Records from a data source
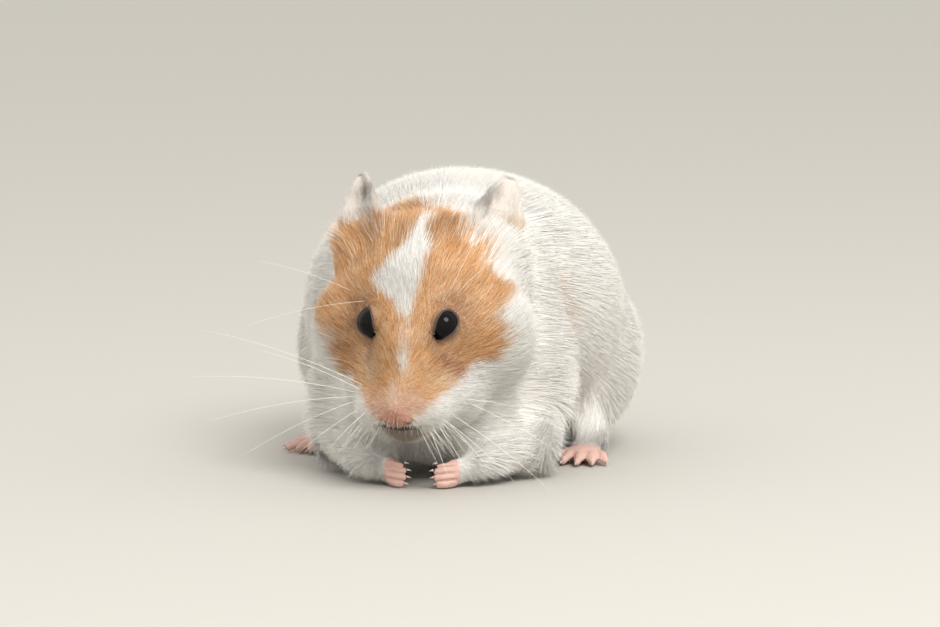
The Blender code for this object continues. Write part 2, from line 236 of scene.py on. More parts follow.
def off_bare(points):
    """How far each point is from the bare palms, soles and toes, in mm."""
    spots = points / MM
    gaps = []
    for side, sign in SIDES.items():
        palm = np.array((PALM[0] * sign, PALM[1], PALM[2])) + shift
        behind = (palm - spots) @ (np.array(HAND_LINE) * (sign, 1, 1))
        gaps.append(np.maximum(near(points, ["fore_paw_" + side]), behind + 0.2))
        spot, heading = HIND_STANDS[side]
        ahead = Matrix.Rotation(math.radians(heading), 3, "Z") @ Vector((0, -1, 0))
        behind = (np.array((*spot, 0)) + shift - spots) @ np.array(ahead)
        above = spots[:, 2] - 3.4 + 0.25 * behind
        gap = np.maximum(near(points, ["hind_foot_" + side]), np.maximum(above, behind - 2.0))
        gaps.append(gap)
    return np.min(gaps, axis=0)


def places(points):
    """The distances that the coat's length goes by, in mm."""
    head = to_head(points)
    on_left = in_ear(points, "left")[:, 2]
    on_right = in_ear(points, "right")[:, 2]
    return {
        "head": head,
        "ear_up": np.where(head[:, 0] > 0, on_left, on_right),
        "nose": np.linalg.norm(points - nose, axis=1) / MM,
        "eye": np.min(
            [np.linalg.norm(points - eye, axis=1) for eye in eye_centres.values()], axis=0
        )
        / MM,
        "ear": near(points, ("ear_left", "ear_right")),
        "foot": off_bare(points),
        "tail": near(points, ("tail",)),
    }


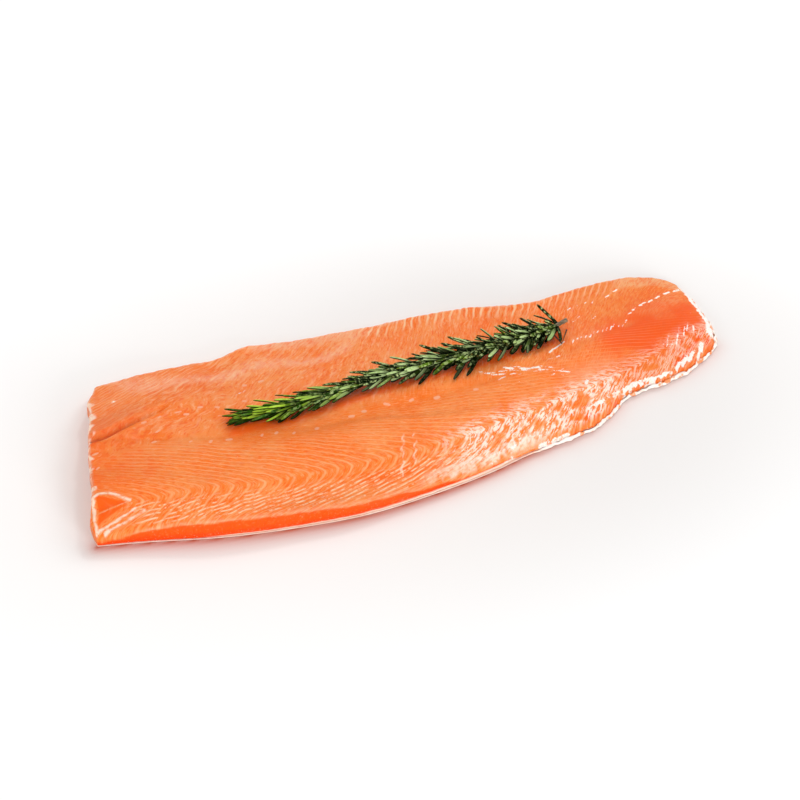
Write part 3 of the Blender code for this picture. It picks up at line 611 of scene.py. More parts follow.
def paint_crest(p):
    """Whitish places: the top of the back edge, partly painted glare, the torn head edge, the pocket's lip
    and painted glints along wrinkles.
    """
    above_wall = p.z - smooth_line(WALL_TOP_MM, p.x)
    mild = 0.32 * np.exp(-((above_wall - 1.0) / 1.1) ** 2) * window(p.x, -222.0, -195.0, -40.0, 0.0)
    # Painted glare: a broken white band along the top of the back edge.
    strong = window(p.edge, 1.0, 3.0, 6.5, 10.0) * window(p.x, -24.0, 4.0, 62.0, 84.0)
    strong = strong * soft_step(0.25, 0.55, 0.6 * p.middling + 0.4 * p.fine)
    crest = np.maximum(mild, strong) * soft_step(0.0, 1.0, p.edge)

    width = 2.0 + 5.0 * soft_step(0.35, 0.95, lattice_noise(p.y, p.y * 0.0, 4.0, 15))
    gaps = soft_step(0.22, 0.50, lattice_noise(p.y, p.head, 3.0, 17))
    torn = 1.3 * soft_step(width, 0.5 * width, p.head) * gaps
    crest = np.maximum(crest, torn * soft_step(-44.0, -38.0, p.y))
    lip = distance_to_line(p.x, p.y, POCKET_LIP_MM) + 0.5 * (p.fine - 0.5)
    crest = np.maximum(crest, 1.3 * soft_step(1.4, 0.6, lip))
    for line in CORNER_STREAKS_MM:
        streak = distance_to_line(p.x, p.y, line) + p.fine - 0.4
        crest = np.maximum(crest, 1.2 * soft_step(1.2, 0.4, streak))
    # Painted glints along the fine wrinkles.
    for line in WRINKLES_MM:
        wavy = distance_to_line(p.x + 0.8 * np.sin(p.y * 0.9) + 1.6 * (p.middling - 0.5), p.y, line)
        crest = np.maximum(crest, 0.9 * soft_step(0.9, 0.2, wavy) * soft_step(0.15, 0.5, p.fine))
    return crest


def wall_share(x, z, edge):
    """How much a point belongs to the deep orange wall at the back edge; in millimetres."""
    top = smooth_line(WALL_TOP_MM, x)
    uneven = 0.9 * (lattice_noise(x, z, 5.0, 16) - 0.5)
    return soft_step(top + 0.7, top - 0.7, z + uneven) * soft_step(9.0, 6.0, edge)


def paint_flesh(x, y, z):
    """The painted fields of the flesh's top at points in metres, and its fine relief."""
    p = Plan(x, y, z)
    lines, shine, rim = paint_back_lines(p)
    belly = paint_belly_lines(p)
    fat, deep, pale, pink = paint_fat(p), paint_deep(p), paint_pale(p), paint_pink(p)
    # Painted shade: a dark line along the cleft and a brownish shade on the flap beside it; further on, the
    # flap is only a little duller.
    cleft_shade = np.exp(-((p.cleft + 0.3) / 0.8) ** 2) * soft_step(-175.0, -205.0, p.x)
    dull = 0.42 * window(p.cleft, 0.0, 3.0, 12.0, 28.0) * soft_step(-160.0, -196.0, p.x)
    dull = np.maximum(dull, 0.12 * soft_step(0.0, 8.0, p.cleft) * soft_step(-90.0, -150.0, p.x))

    strokes = ridge(p.back_phase, 0.34) - 0.4
    relief = -0.14 * ridge(p.back_phase, 0.28) * lines * (1.0 - shine) + 0.34 * shine * strokes
    relief = relief - 0.18 * ridge(p.belly_phase, 0.30) * belly
    relief = relief + 0.20 * rim * (ridge(p.rim_phase, 0.45) - 0.5)
    relief = relief + 0.28 * np.maximum(fat - 0.2, 0.0) + 0.16 * (p.fine - 0.5) + 0.24 * (p.patchy - 0.5)
    crest = paint_crest(p)
    raised = soft_step(0.3, 0.9, crest) * soft_step(-190.0, -200.0, p.x)
    relief = relief - 0.35 * spots(p.x, p.y, BARE_MM) + 0.25 * raised
    fields = {"back_phase": p.back_phase, "back_line": lines, "shine": shine, "rim_phase": p.rim_phase,
              "rim": rim, "belly_phase": p.belly_phase, "belly_line": belly, "fat": fat, "deep": deep,
              "pale": pale, "pink": pink, "crest": crest, "wall": wall_share(p.x, p.z, p.edge),
              "dull": np.maximum(dull, cleft_shade), "cut": np.zeros_like(x),
              "cut_phase": np.zeros_like(x)}
    return fields, relief * MM


def head_edge_x(x, y):
    """The head end's x beside each plan point."""
    low = back_side_y(x)
    across = np.clip((y - low) / (belly_y(x) - low), 0.0, 1.0)
    return smooth_line(HEAD_END, across)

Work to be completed
Every record should be given again exactly.

The result
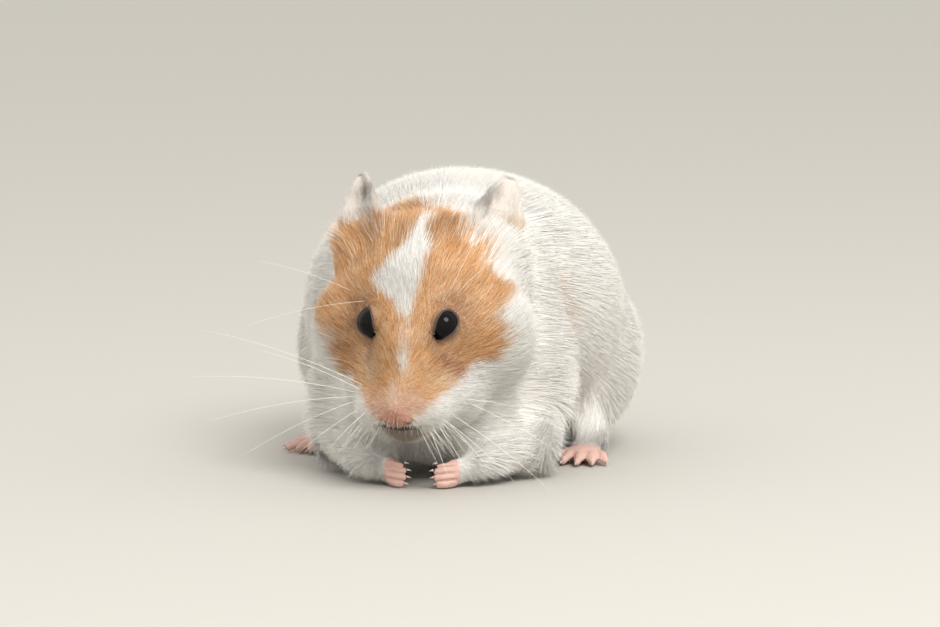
The Blender code for this object continues. Write part 2, from line 236 of scene.py on. More parts follow.
def off_bare(points):
    """How far each point is from the bare palms, soles and toes, in mm."""
    spots = points / MM
    gaps = []
    for side, sign in SIDES.items():
        palm = np.array((PALM[0] * sign, PALM[1], PALM[2])) + shift
        behind = (palm - spots) @ (np.array(HAND_LINE) * (sign, 1, 1))
        gaps.append(np.maximum(near(points, ["fore_paw_" + side]), behind + 0.2))
        spot, heading = HIND_STANDS[side]
        ahead = Matrix.Rotation(math.radians(heading), 3, "Z") @ Vector((0, -1, 0))
        behind = (np.array((*spot, 0)) + shift - spots) @ np.array(ahead)
        above = spots[:, 2] - 3.4 + 0.25 * behind
        gap = np.maximum(near(points, ["hind_foot_" + side]), np.maximum(above, behind - 2.0))
        gaps.append(gap)
    return np.min(gaps, axis=0)


def places(points):
    """The distances that the coat's length goes by, in mm."""
    head = to_head(points)
    on_left = in_ear(points, "left")[:, 2]
    on_right = in_ear(points, "right")[:, 2]
    return {
        "head": head,
        "ear_up": np.where(head[:, 0] > 0, on_left, on_right),
        "nose": np.linalg.norm(points - nose, axis=1) / MM,
        "eye": np.min(
            [np.linalg.norm(points - eye, axis=1) for eye in eye_centres.values()], axis=0
        )
        / MM,
        "ear": near(points, ("ear_left", "ear_right")),
        "foot": off_bare(points),
        "tail": near(points, ("tail",)),
    }


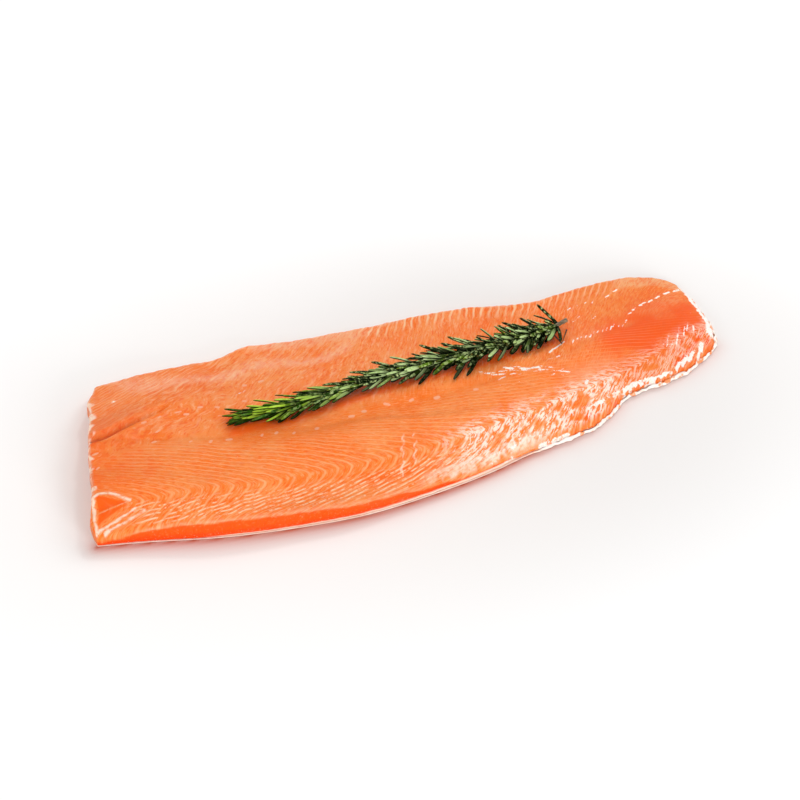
Write part 3 of the Blender code for this picture. It picks up at line 611 of scene.py. More parts follow.
def paint_crest(p):
    """Whitish places: the top of the back edge, partly painted glare, the torn head edge, the pocket's lip
    and painted glints along wrinkles.
    """
    above_wall = p.z - smooth_line(WALL_TOP_MM, p.x)
    mild = 0.32 * np.exp(-((above_wall - 1.0) / 1.1) ** 2) * window(p.x, -222.0, -195.0, -40.0, 0.0)
    # Painted glare: a broken white band along the top of the back edge.
    strong = window(p.edge, 1.0, 3.0, 6.5, 10.0) * window(p.x, -24.0, 4.0, 62.0, 84.0)
    strong = strong * soft_step(0.25, 0.55, 0.6 * p.middling + 0.4 * p.fine)
    crest = np.maximum(mild, strong) * soft_step(0.0, 1.0, p.edge)

    width = 2.0 + 5.0 * soft_step(0.35, 0.95, lattice_noise(p.y, p.y * 0.0, 4.0, 15))
    gaps = soft_step(0.22, 0.50, lattice_noise(p.y, p.head, 3.0, 17))
    torn = 1.3 * soft_step(width, 0.5 * width, p.head) * gaps
    crest = np.maximum(crest, torn * soft_step(-44.0, -38.0, p.y))
    lip = distance_to_line(p.x, p.y, POCKET_LIP_MM) + 0.5 * (p.fine - 0.5)
    crest = np.maximum(crest, 1.3 * soft_step(1.4, 0.6, lip))
    for line in CORNER_STREAKS_MM:
        streak = distance_to_line(p.x, p.y, line) + p.fine - 0.4
        crest = np.maximum(crest, 1.2 * soft_step(1.2, 0.4, streak))
    # Painted glints along the fine wrinkles.
    for line in WRINKLES_MM:
        wavy = distance_to_line(p.x + 0.8 * np.sin(p.y * 0.9) + 1.6 * (p.middling - 0.5), p.y, line)
        crest = np.maximum(crest, 0.9 * soft_step(0.9, 0.2, wavy) * soft_step(0.15, 0.5, p.fine))
    return crest


def wall_share(x, z, edge):
    """How much a point belongs to the deep orange wall at the back edge; in millimetres."""
    top = smooth_line(WALL_TOP_MM, x)
    uneven = 0.9 * (lattice_noise(x, z, 5.0, 16) - 0.5)
    return soft_step(top + 0.7, top - 0.7, z + uneven) * soft_step(9.0, 6.0, edge)


def paint_flesh(x, y, z):
    """The painted fields of the flesh's top at points in metres, and its fine relief."""
    p = Plan(x, y, z)
    lines, shine, rim = paint_back_lines(p)
    belly = paint_belly_lines(p)
    fat, deep, pale, pink = paint_fat(p), paint_deep(p), paint_pale(p), paint_pink(p)
    # Painted shade: a dark line along the cleft and a brownish shade on the flap beside it; further on, the
    # flap is only a little duller.
    cleft_shade = np.exp(-((p.cleft + 0.3) / 0.8) ** 2) * soft_step(-175.0, -205.0, p.x)
    dull = 0.42 * window(p.cleft, 0.0, 3.0, 12.0, 28.0) * soft_step(-160.0, -196.0, p.x)
    dull = np.maximum(dull, 0.12 * soft_step(0.0, 8.0, p.cleft) * soft_step(-90.0, -150.0, p.x))

    strokes = ridge(p.back_phase, 0.34) - 0.4
    relief = -0.14 * ridge(p.back_phase, 0.28) * lines * (1.0 - shine) + 0.34 * shine * strokes
    relief = relief - 0.18 * ridge(p.belly_phase, 0.30) * belly
    relief = relief + 0.20 * rim * (ridge(p.rim_phase, 0.45) - 0.5)
    relief = relief + 0.28 * np.maximum(fat - 0.2, 0.0) + 0.16 * (p.fine - 0.5) + 0.24 * (p.patchy - 0.5)
    crest = paint_crest(p)
    raised = soft_step(0.3, 0.9, crest) * soft_step(-190.0, -200.0, p.x)
    relief = relief - 0.35 * spots(p.x, p.y, BARE_MM) + 0.25 * raised
    fields = {"back_phase": p.back_phase, "back_line": lines, "shine": shine, "rim_phase": p.rim_phase,
              "rim": rim, "belly_phase": p.belly_phase, "belly_line": belly, "fat": fat, "deep": deep,
              "pale": pale, "pink": pink, "crest": crest, "wall": wall_share(p.x, p.z, p.edge),
              "dull": np.maximum(dull, cleft_shade), "cut": np.zeros_like(x),
              "cut_phase": np.zeros_like(x)}
    return fields, relief * MM


def head_edge_x(x, y):
    """The head end's x beside each plan point."""
    low = back_side_y(x)
    across = np.clip((y - low) / (belly_y(x) - low), 0.0, 1.0)
    return smooth_line(HEAD_END, across)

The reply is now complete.